You declared i as int which ranges from -32768 to 32767. I wrote this code as an experiment:

void loop() {
  unsigned long now = millis();
  i++;
  if(i==0){
    Serial.println(now);
  }
}

The result is i overflows every 264 ms, so if(i<2) will be true many times per second.

A simple solution is to put i++; inside the if instead, like this:

void loop()
{
  if(i<2)
  {
    i++;
    Serial.print('#');
    Serial.print('1');
    delay(10);
  }
}

i will stop incrementing when the value is 2. No more overflow.

1

If you had put a Serial.print inside loop you would have seen the problem. Debugging displays are very helpful.

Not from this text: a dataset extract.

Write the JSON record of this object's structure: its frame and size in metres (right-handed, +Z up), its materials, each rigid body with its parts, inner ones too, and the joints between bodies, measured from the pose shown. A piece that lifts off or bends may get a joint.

Like this:

void loop()
{
  i++;
  Serial.println (i);   // <---- debugging
  if(i<2)
  {
    Serial.print('#');
    Serial.print('1');
    delay(10);
  }
}

Since you are adding 1 to i each time around the loop, how long do you think it will go before i overflows? It will go up and up, get to 32767 and then become -32768, and then count back to 0. During that time it will be less than 2, and it will do the printing of "#1".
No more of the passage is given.